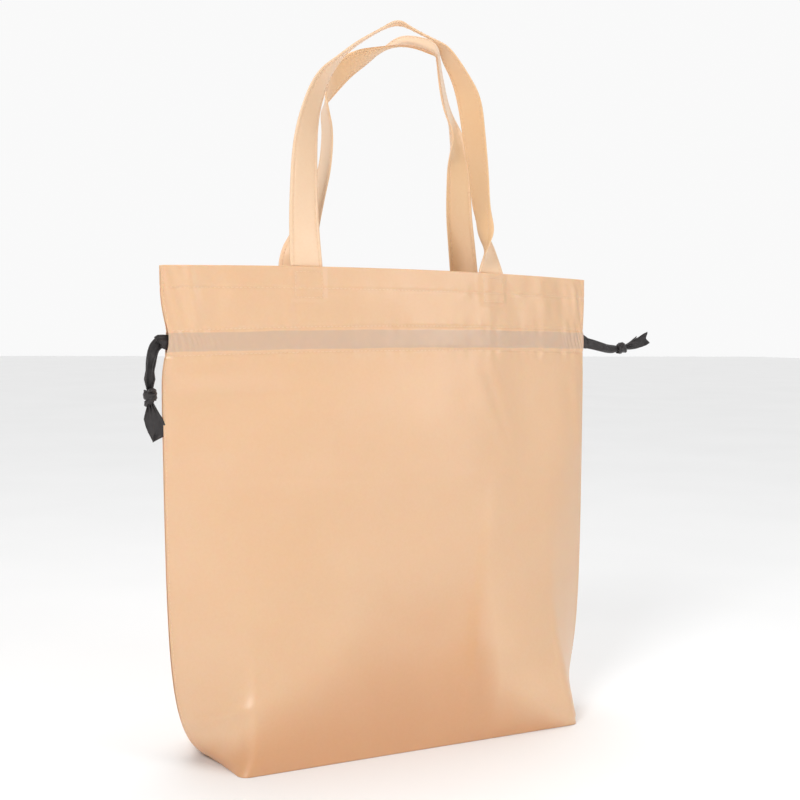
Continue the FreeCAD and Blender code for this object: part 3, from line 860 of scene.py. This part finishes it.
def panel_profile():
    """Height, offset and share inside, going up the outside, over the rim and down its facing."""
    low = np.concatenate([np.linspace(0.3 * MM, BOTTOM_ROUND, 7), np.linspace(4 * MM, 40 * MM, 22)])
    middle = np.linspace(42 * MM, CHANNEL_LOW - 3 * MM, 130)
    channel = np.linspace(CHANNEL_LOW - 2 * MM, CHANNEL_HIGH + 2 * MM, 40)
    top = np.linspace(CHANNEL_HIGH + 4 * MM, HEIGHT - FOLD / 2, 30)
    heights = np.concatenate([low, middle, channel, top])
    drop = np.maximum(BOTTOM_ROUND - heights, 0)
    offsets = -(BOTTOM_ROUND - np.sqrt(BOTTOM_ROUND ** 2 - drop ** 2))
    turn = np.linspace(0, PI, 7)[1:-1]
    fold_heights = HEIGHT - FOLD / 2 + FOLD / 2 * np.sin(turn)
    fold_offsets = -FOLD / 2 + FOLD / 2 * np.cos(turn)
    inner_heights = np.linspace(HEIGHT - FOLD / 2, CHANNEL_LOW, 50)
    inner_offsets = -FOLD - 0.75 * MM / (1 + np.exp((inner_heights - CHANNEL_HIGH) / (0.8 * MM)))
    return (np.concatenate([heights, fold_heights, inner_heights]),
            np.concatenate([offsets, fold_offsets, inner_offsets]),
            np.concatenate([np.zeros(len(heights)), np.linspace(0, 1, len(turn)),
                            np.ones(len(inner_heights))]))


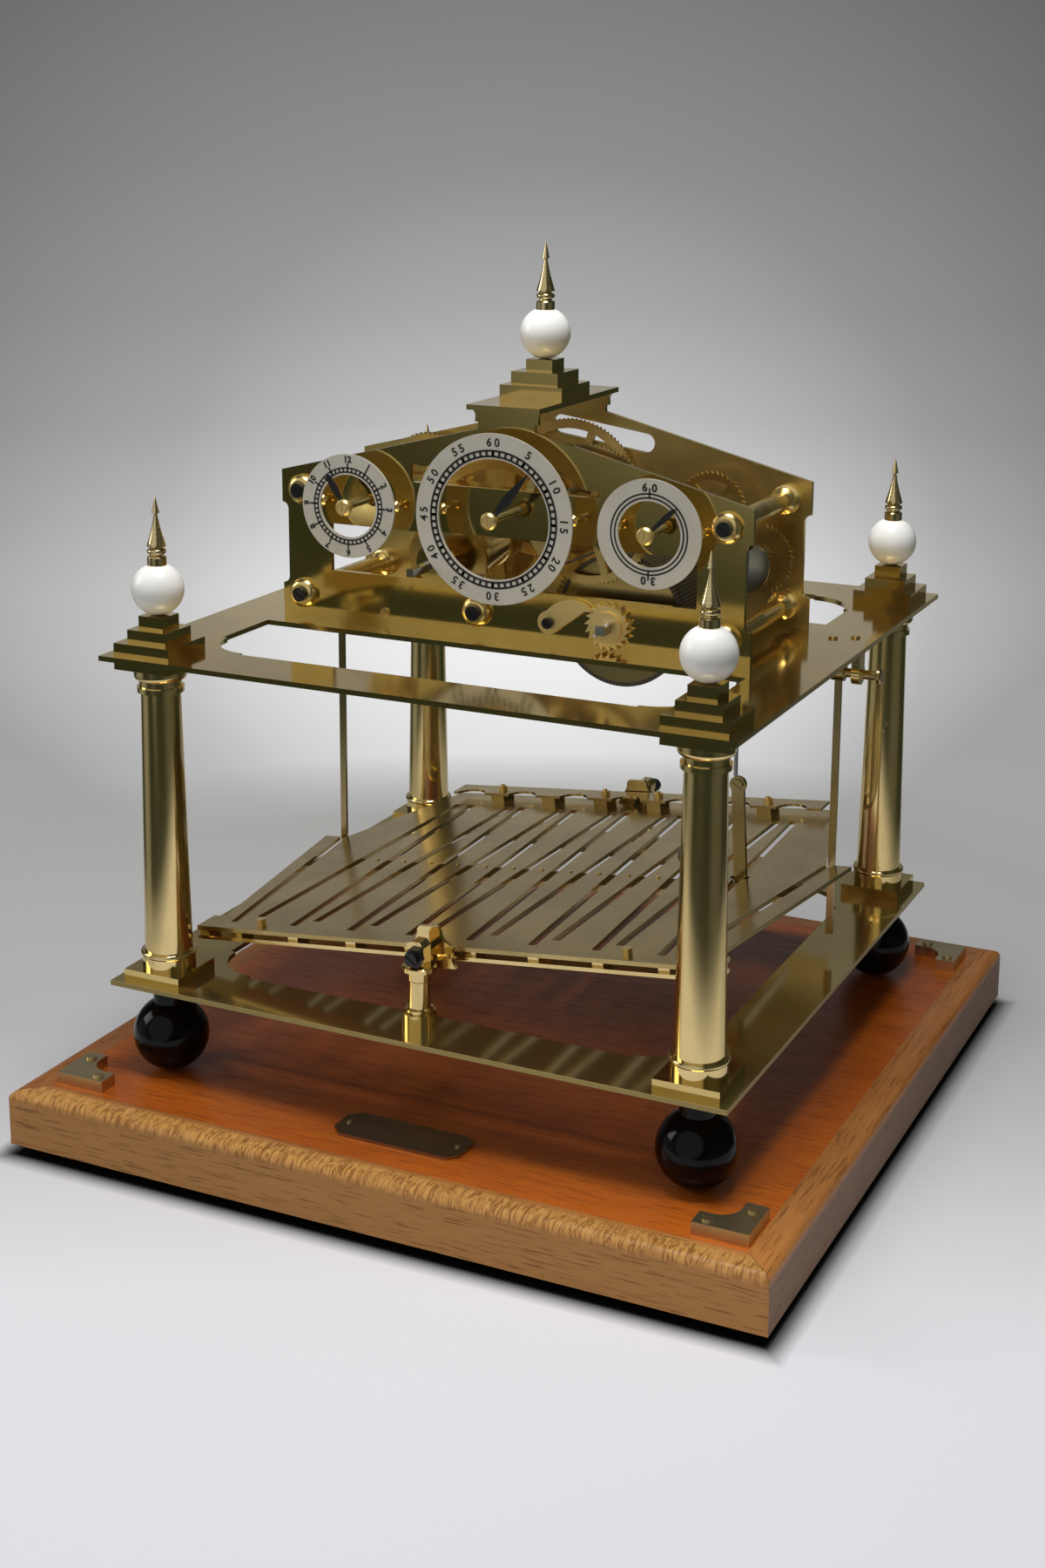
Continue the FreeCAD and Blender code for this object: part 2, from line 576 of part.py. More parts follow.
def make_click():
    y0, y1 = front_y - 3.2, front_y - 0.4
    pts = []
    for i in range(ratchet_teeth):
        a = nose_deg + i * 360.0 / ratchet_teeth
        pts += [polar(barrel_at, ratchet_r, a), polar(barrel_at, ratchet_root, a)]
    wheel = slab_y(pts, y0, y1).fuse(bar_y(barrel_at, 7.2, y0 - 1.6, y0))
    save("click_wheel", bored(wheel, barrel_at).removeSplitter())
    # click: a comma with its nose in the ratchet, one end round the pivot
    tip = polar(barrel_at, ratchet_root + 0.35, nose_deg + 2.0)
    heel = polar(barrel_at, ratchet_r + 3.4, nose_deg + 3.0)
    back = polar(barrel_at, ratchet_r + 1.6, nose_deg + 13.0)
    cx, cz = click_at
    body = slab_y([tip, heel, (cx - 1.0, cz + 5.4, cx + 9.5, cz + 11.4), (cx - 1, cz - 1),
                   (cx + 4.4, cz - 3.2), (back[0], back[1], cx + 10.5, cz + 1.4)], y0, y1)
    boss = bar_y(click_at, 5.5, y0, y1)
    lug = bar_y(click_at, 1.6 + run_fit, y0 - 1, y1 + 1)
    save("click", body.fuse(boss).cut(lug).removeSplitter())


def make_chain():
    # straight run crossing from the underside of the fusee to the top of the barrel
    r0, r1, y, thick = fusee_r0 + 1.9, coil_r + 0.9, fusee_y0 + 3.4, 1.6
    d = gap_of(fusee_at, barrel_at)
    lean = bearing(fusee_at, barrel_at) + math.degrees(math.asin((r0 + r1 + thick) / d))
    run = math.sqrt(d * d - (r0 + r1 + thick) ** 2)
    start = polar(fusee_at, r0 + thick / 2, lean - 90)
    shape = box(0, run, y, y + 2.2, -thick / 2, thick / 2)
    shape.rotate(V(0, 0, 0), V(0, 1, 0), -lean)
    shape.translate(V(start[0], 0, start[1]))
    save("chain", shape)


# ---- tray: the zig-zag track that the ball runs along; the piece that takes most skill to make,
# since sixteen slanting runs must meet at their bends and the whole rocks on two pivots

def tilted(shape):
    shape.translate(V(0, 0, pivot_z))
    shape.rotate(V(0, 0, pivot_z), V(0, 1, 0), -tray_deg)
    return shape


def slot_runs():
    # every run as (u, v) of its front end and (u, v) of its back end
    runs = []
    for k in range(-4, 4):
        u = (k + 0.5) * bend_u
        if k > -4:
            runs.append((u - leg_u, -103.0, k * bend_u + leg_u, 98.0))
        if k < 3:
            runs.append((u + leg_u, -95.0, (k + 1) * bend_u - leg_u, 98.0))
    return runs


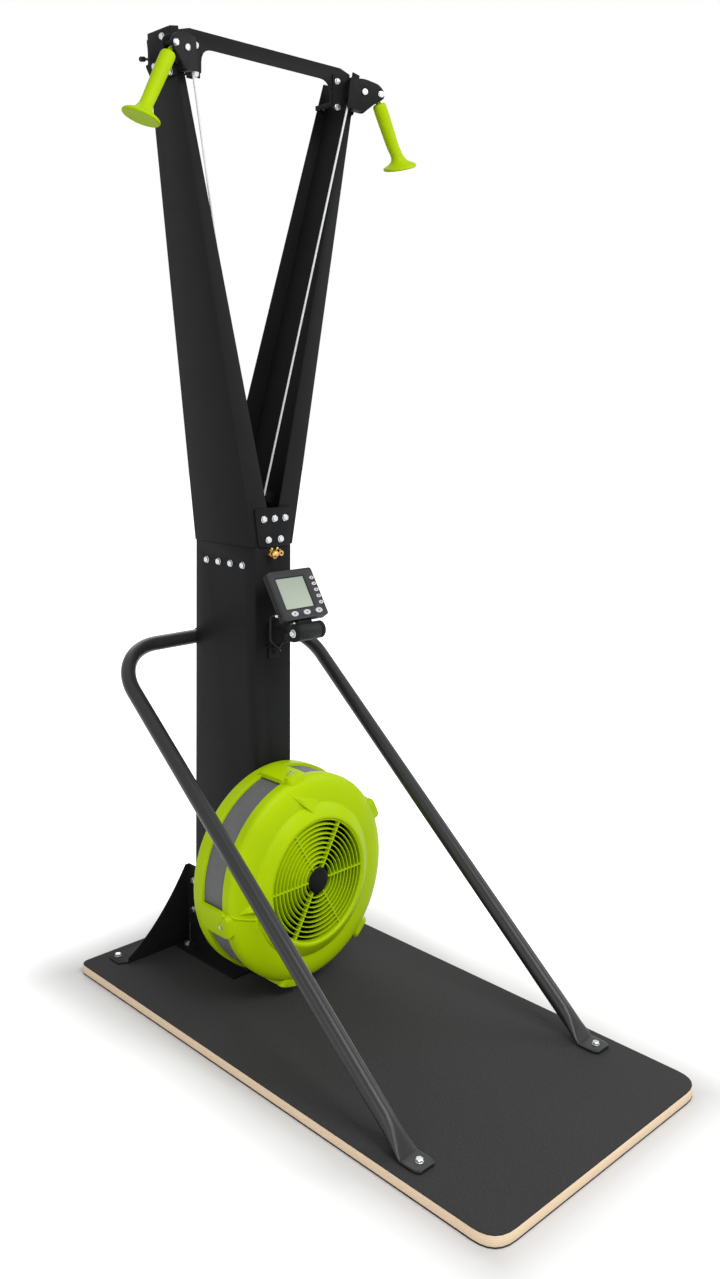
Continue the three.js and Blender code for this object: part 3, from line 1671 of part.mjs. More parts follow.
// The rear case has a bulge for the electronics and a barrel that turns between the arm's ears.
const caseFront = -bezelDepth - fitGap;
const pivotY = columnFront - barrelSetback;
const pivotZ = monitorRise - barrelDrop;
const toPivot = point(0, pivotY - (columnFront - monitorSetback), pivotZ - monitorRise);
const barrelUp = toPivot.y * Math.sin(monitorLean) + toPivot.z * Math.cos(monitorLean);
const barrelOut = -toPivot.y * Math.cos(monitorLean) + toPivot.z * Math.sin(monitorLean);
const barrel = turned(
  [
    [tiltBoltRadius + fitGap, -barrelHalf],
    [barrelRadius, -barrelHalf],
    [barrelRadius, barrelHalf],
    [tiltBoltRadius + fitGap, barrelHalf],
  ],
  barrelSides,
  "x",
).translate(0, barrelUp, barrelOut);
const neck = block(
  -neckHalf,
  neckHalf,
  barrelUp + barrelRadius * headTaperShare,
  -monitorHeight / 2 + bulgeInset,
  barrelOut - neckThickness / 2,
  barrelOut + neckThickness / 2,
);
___
REQUIREMENT: Return every line exactly.

EXERCISE SOLUTION:
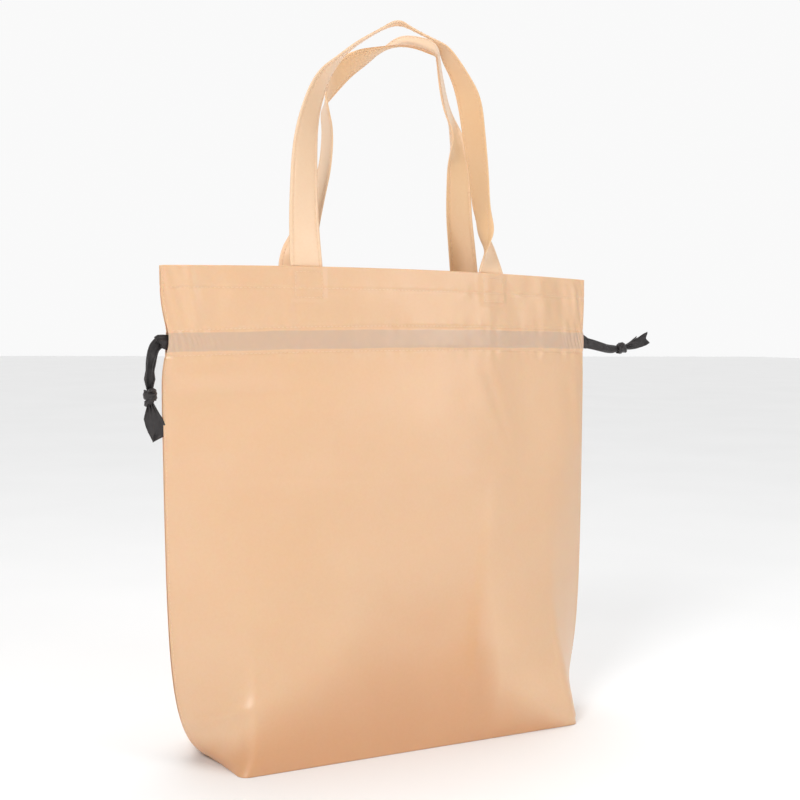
Continue the FreeCAD and Blender code for this object: part 3, from line 860 of scene.py. This part finishes it.
def panel_profile():
    """Height, offset and share inside, going up the outside, over the rim and down its facing."""
    low = np.concatenate([np.linspace(0.3 * MM, BOTTOM_ROUND, 7), np.linspace(4 * MM, 40 * MM, 22)])
    middle = np.linspace(42 * MM, CHANNEL_LOW - 3 * MM, 130)
    channel = np.linspace(CHANNEL_LOW - 2 * MM, CHANNEL_HIGH + 2 * MM, 40)
    top = np.linspace(CHANNEL_HIGH + 4 * MM, HEIGHT - FOLD / 2, 30)
    heights = np.concatenate([low, middle, channel, top])
    drop = np.maximum(BOTTOM_ROUND - heights, 0)
    offsets = -(BOTTOM_ROUND - np.sqrt(BOTTOM_ROUND ** 2 - drop ** 2))
    turn = np.linspace(0, PI, 7)[1:-1]
    fold_heights = HEIGHT - FOLD / 2 + FOLD / 2 * np.sin(turn)
    fold_offsets = -FOLD / 2 + FOLD / 2 * np.cos(turn)
    inner_heights = np.linspace(HEIGHT - FOLD / 2, CHANNEL_LOW, 50)
    inner_offsets = -FOLD - 0.75 * MM / (1 + np.exp((inner_heights - CHANNEL_HIGH) / (0.8 * MM)))
    return (np.concatenate([heights, fold_heights, inner_heights]),
            np.concatenate([offsets, fold_offsets, inner_offsets]),
            np.concatenate([np.zeros(len(heights)), np.linspace(0, 1, len(turn)),
                            np.ones(len(inner_heights))]))


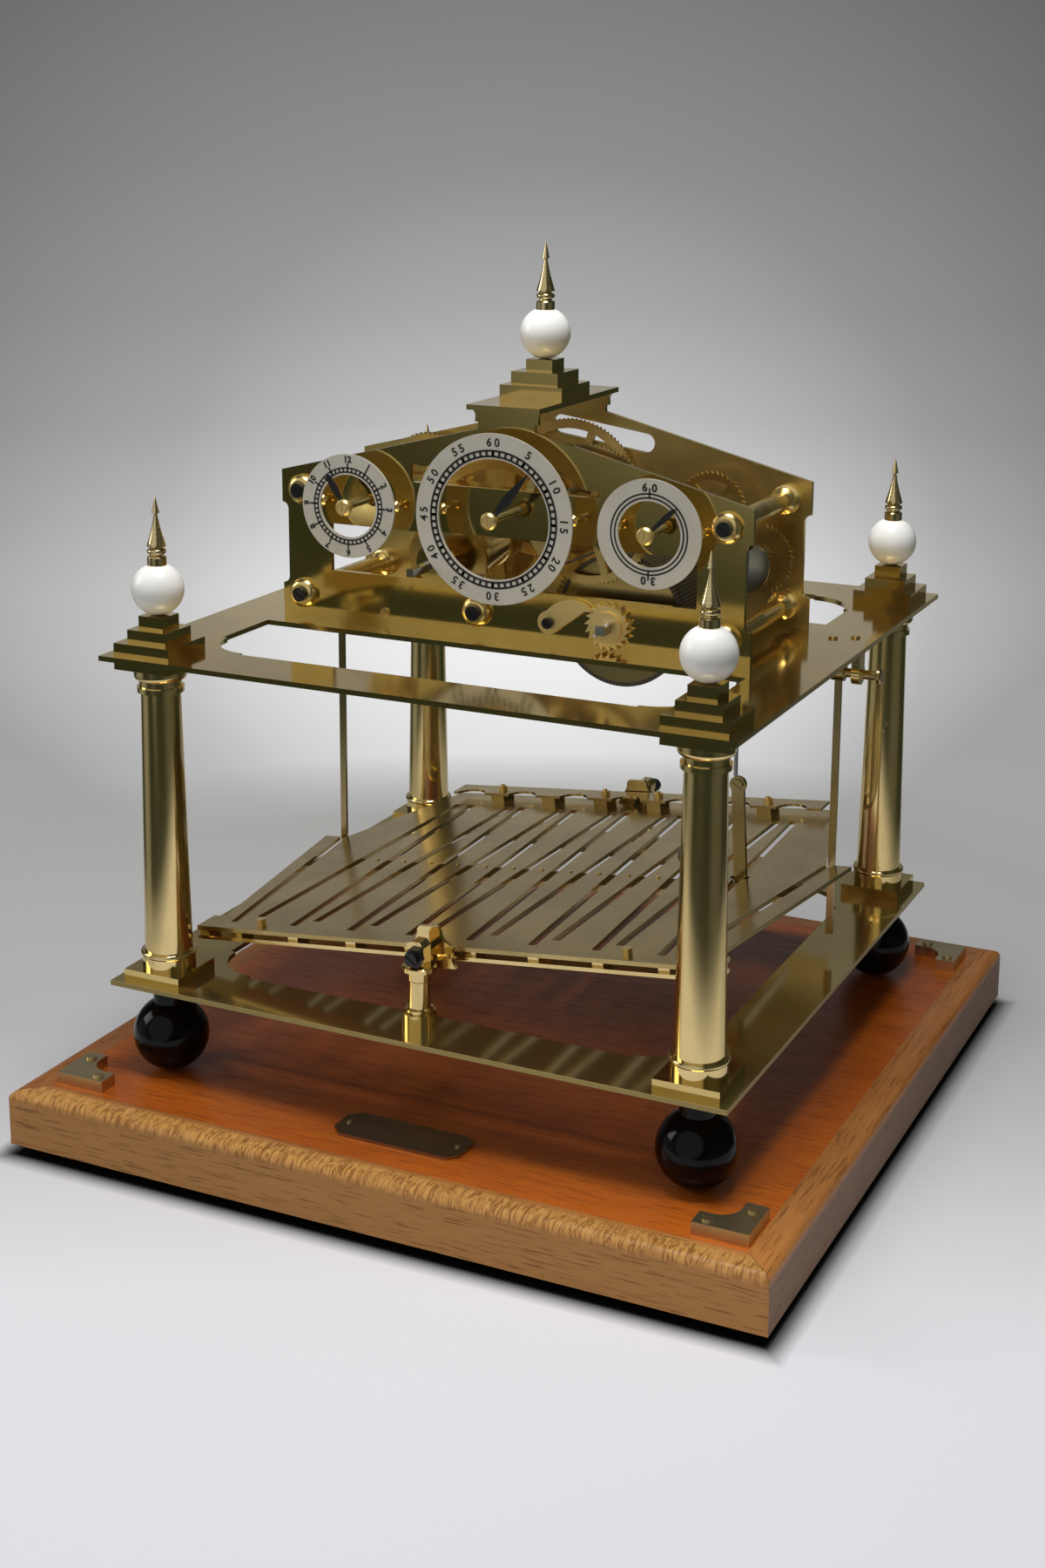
Continue the FreeCAD and Blender code for this object: part 2, from line 576 of part.py. More parts follow.
def make_click():
    y0, y1 = front_y - 3.2, front_y - 0.4
    pts = []
    for i in range(ratchet_teeth):
        a = nose_deg + i * 360.0 / ratchet_teeth
        pts += [polar(barrel_at, ratchet_r, a), polar(barrel_at, ratchet_root, a)]
    wheel = slab_y(pts, y0, y1).fuse(bar_y(barrel_at, 7.2, y0 - 1.6, y0))
    save("click_wheel", bored(wheel, barrel_at).removeSplitter())
    # click: a comma with its nose in the ratchet, one end round the pivot
    tip = polar(barrel_at, ratchet_root + 0.35, nose_deg + 2.0)
    heel = polar(barrel_at, ratchet_r + 3.4, nose_deg + 3.0)
    back = polar(barrel_at, ratchet_r + 1.6, nose_deg + 13.0)
    cx, cz = click_at
    body = slab_y([tip, heel, (cx - 1.0, cz + 5.4, cx + 9.5, cz + 11.4), (cx - 1, cz - 1),
                   (cx + 4.4, cz - 3.2), (back[0], back[1], cx + 10.5, cz + 1.4)], y0, y1)
    boss = bar_y(click_at, 5.5, y0, y1)
    lug = bar_y(click_at, 1.6 + run_fit, y0 - 1, y1 + 1)
    save("click", body.fuse(boss).cut(lug).removeSplitter())


def make_chain():
    # straight run crossing from the underside of the fusee to the top of the barrel
    r0, r1, y, thick = fusee_r0 + 1.9, coil_r + 0.9, fusee_y0 + 3.4, 1.6
    d = gap_of(fusee_at, barrel_at)
    lean = bearing(fusee_at, barrel_at) + math.degrees(math.asin((r0 + r1 + thick) / d))
    run = math.sqrt(d * d - (r0 + r1 + thick) ** 2)
    start = polar(fusee_at, r0 + thick / 2, lean - 90)
    shape = box(0, run, y, y + 2.2, -thick / 2, thick / 2)
    shape.rotate(V(0, 0, 0), V(0, 1, 0), -lean)
    shape.translate(V(start[0], 0, start[1]))
    save("chain", shape)


# ---- tray: the zig-zag track that the ball runs along; the piece that takes most skill to make,
# since sixteen slanting runs must meet at their bends and the whole rocks on two pivots

def tilted(shape):
    shape.translate(V(0, 0, pivot_z))
    shape.rotate(V(0, 0, pivot_z), V(0, 1, 0), -tray_deg)
    return shape


def slot_runs():
    # every run as (u, v) of its front end and (u, v) of its back end
    runs = []
    for k in range(-4, 4):
        u = (k + 0.5) * bend_u
        if k > -4:
            runs.append((u - leg_u, -103.0, k * bend_u + leg_u, 98.0))
        if k < 3:
            runs.append((u + leg_u, -95.0, (k + 1) * bend_u - leg_u, 98.0))
    return runs


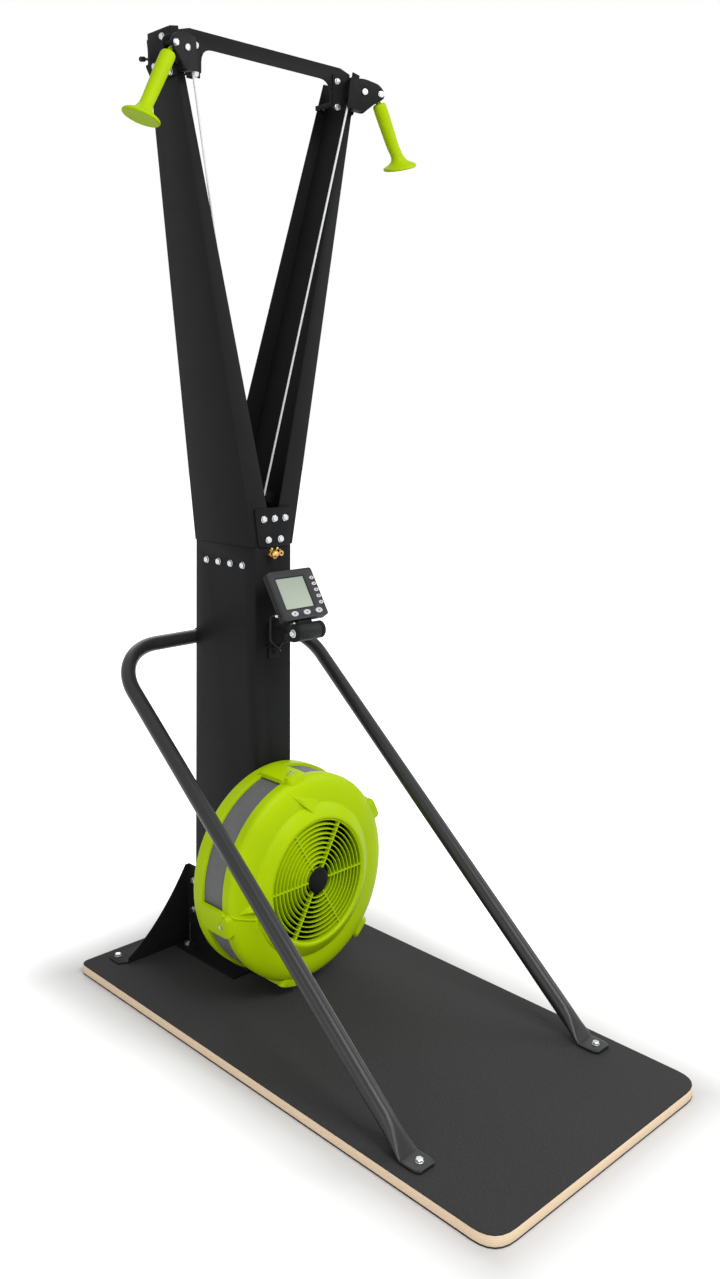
Continue the three.js and Blender code for this object: part 3, from line 1671 of part.mjs. More parts follow.
// The rear case has a bulge for the electronics and a barrel that turns between the arm's ears.
const caseFront = -bezelDepth - fitGap;
const pivotY = columnFront - barrelSetback;
const pivotZ = monitorRise - barrelDrop;
const toPivot = point(0, pivotY - (columnFront - monitorSetback), pivotZ - monitorRise);
const barrelUp = toPivot.y * Math.sin(monitorLean) + toPivot.z * Math.cos(monitorLean);
const barrelOut = -toPivot.y * Math.cos(monitorLean) + toPivot.z * Math.sin(monitorLean);
const barrel = turned(
  [
    [tiltBoltRadius + fitGap, -barrelHalf],
    [barrelRadius, -barrelHalf],
    [barrelRadius, barrelHalf],
    [tiltBoltRadius + fitGap, barrelHalf],
  ],
  barrelSides,
  "x",
).translate(0, barrelUp, barrelOut);
const neck = block(
  -neckHalf,
  neckHalf,
  barrelUp + barrelRadius * headTaperShare,
  -monitorHeight / 2 + bulgeInset,
  barrelOut - neckThickness / 2,
  barrelOut + neckThickness / 2,
);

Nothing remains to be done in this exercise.